So, I found this book, The Last Stormlord, at the library. I had never heard of Glenda Larke, which is unfortunate, as she has written several other books. I need to get out more often…
The Last Stormlord is the first book in a trilogy. The setting–countries all set in a desert–is fairly novel for a fantasy series. The back of the book promises three main characters. Most of the novel seems to focus on the character Terelle. Terelle is a poor girl, sold into slavery by a heinous father to a brothel (snuggery). Her older half-sister loves working as a ‘companion’, while she fears it. Sound familiar? This character background has been the backstory for many, many characters. Done right, it could be interesting. This book does a fair job with it. However, the other two characters promised on the back do not appear until about 1/3 of the way through. It is difficult to decide how all three main characters intertwine.

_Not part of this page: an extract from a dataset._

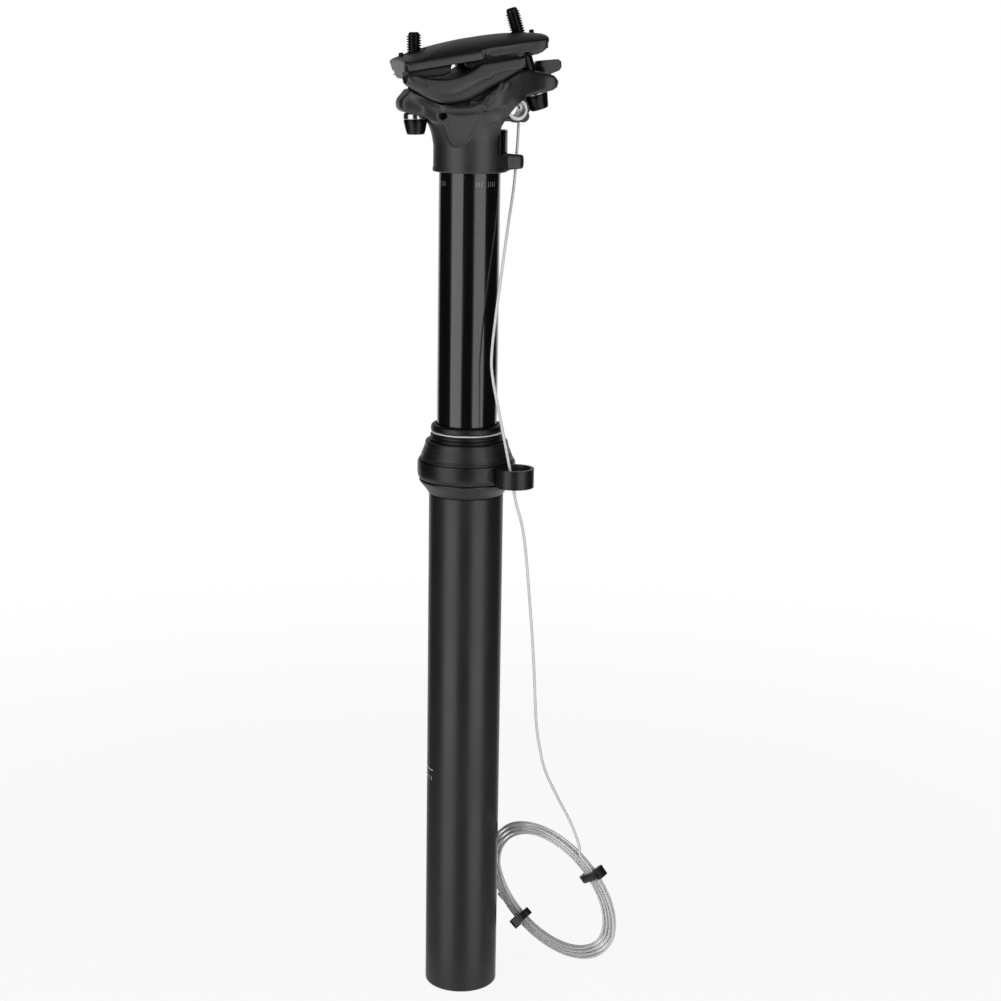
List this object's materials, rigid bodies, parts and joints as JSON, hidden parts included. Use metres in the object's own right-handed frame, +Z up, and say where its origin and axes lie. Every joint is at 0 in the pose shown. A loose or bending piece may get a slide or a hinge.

There is a lot of heavy foreshadowing in the very early part of the novel, and the ending wasn’t so much an ending as an abrupt halt. (If you’ve seen the movie The Boiler Room, you know how jarring that can be.) As if the printer had lost the last section of the book. I can understand why she would want to leave some loose ends to lead into the next book, but some resolution of some plot threads would be handy. As such, the ending left me lonely.
All of that said, the book is pretty good. The action is fast-paced, the political intrigue is fascinating, and the setting is well-defined. The characters less than three-dimensional, and the antagonists are practically Bond villains, but that doesn’t make Stormlord a bad read. It’s not great literature, but I read it in just a few sittings. At 674 pages, this book is maybe a little long, maybe some lengthy exposition could have been trimmed down, but the world is well-realized and the different ethnic groups are defined.
The Last Stormlord is a book worth checking out if you can find it at your local library.
(PS: There are some fairly gory character deaths. I don’t dig the gorn aspect of speculative fiction–or anything, really–so that turned me off a bit more. But for those who don’t mind, it’s obviously not a big deal.)